Да и парню уже не терпится опробовать свой новый подарок, исписав пару листов — чёрный, практичный дневник с зачарованием на бесконечные страницы и даже собственный каталог, так ещё и защитой от воров, на голову превосходящую его собственную (а уничтожение содержимого с дублированием текста на свою копию, даже если эту защиту взломают, которая сейчас хранится в его персональной ячейке Гринготтса, а ту уже открыл он сам с помощью матери, парень считал апогеем и финальным доводом в покупке)! Ну разве не мечта? Он тогда сразу привязал эту вещицу в себе с помощью небольшой капли крови, оставшись полностью довольным.
Кто-то мог бы сказать, что вести дневник — это как минимум странно, в его-то возрасте… Уильям бы только посмеялся над этим плебеем. Теперь он может без опаски записать абсолютно всё, что помнит из прошлой жизни, связанное с известным нынче ему миром, любые мысли, домыслы и догадки, планы, да те же расчёты и попытки вывести новую формулу, вести без боязни того, что это увидит кто-то посторонний!
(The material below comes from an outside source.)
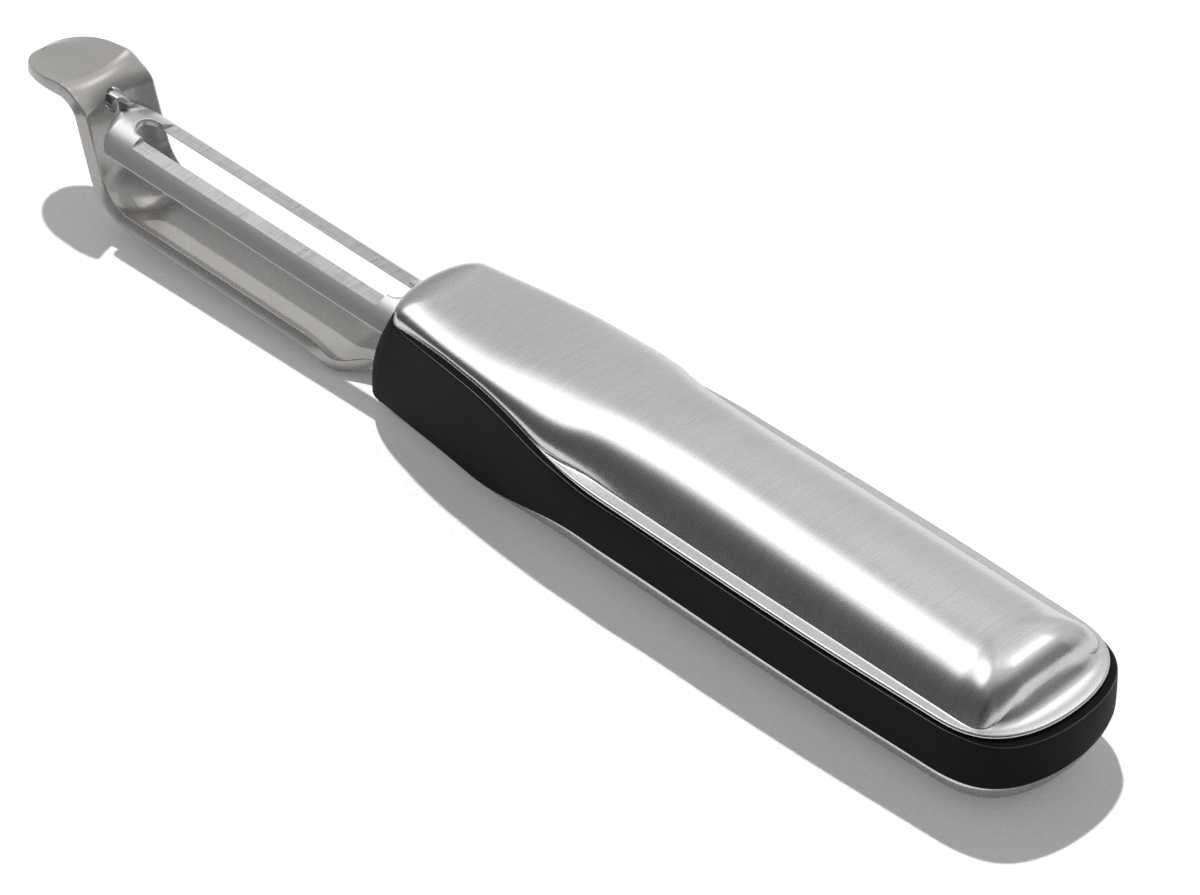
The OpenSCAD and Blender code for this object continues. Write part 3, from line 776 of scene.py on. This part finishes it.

Даже текст для любителей подглядывать размывается, становясь нечитаемым! Насчет гоблинов он не беспокоился — те скорее убьют сами себя, чем нарушат договор с клиентом, такой уж они народец, откровенно мерзкий, если не учитывать магический банк.
Ну а на самый крайний случай защита есть и на копии, если и взломают которую, то увы, уничтожится содержимое уже безвозвратно. В общем, парень доволен как слон этим подарком. И даже это нудное сборище, куда «уважаемые» и действительно уважаемые волшебники притащили своих дочерей и сыновей, не сможет поколебать его довольство.
К счастью, всего через ещё каки-то три часа (что он только не съел за это время), чета Моррисонов наконец отправилась домой, тепло попрощавшись с организатором приёма Бенедиктом.